Once my mom and I were actually on the path, I faced brief moments of panicked thoughts of "I can't do this", to which I reminded my mind of the reality that I was actually doing it, and I was prepared for whatever could possibly come up.  We made it farther than we had anticipated for our first time back in the mountains in several years and we went back the following several days.  And while it was much easier to get out the door and our feet on the trail the second day (due to having a new experience for my mind to draw upon), as we neared the previous stopping point on our first day, I started to have all kinds of resistance in my thoughts again.  My subconscious couldn’t know if it could protect me beyond the point where we’d already been.  So I got to go through the same experience of recognizing the job of my subconscious.  I reminded it that I was not in any previous experience anymore and that I was choosing to move forward and that I would be safe to do so.  And so I did.  And so is the path to truly changing anything in life.
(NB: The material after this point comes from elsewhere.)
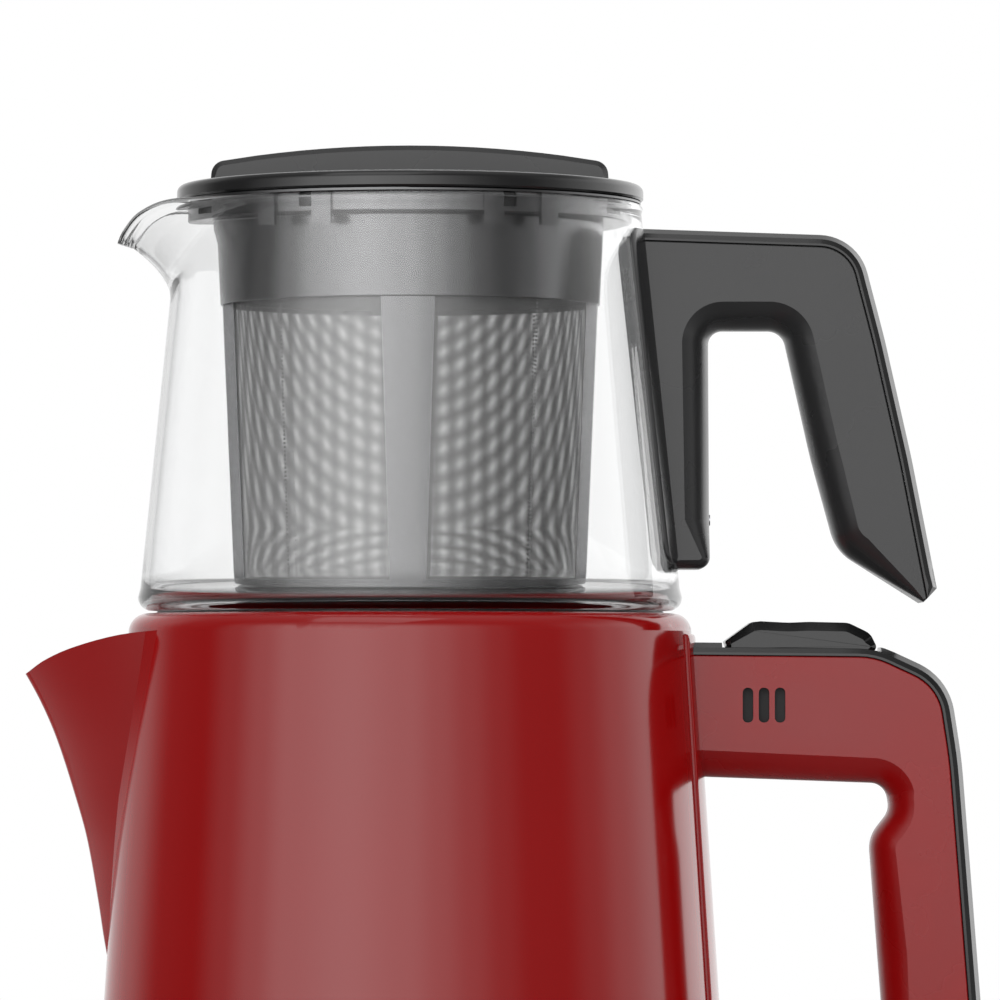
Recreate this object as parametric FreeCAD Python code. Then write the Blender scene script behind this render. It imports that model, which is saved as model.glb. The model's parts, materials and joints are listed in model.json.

I would invite you to look at an area of life you are wanting to change.  Perhaps it’s an area you haven’t felt successful before.  Hopefully, having a better understanding of how the mind works, I would ask that you first recognize the role of the subconscious mind.  Second, when facing any resistance or stress, simply thank your subconscious.  Thank it for trying to protect you and for doing it’s job.  And then consciously choose to move forward, giving the mind new information to draw upon, realizing that most of us live life from a place of reacting rather than acting


.  Choose to act.  Choose Joy…Because it’s always a choice (even when our subconscious doesn't believe it).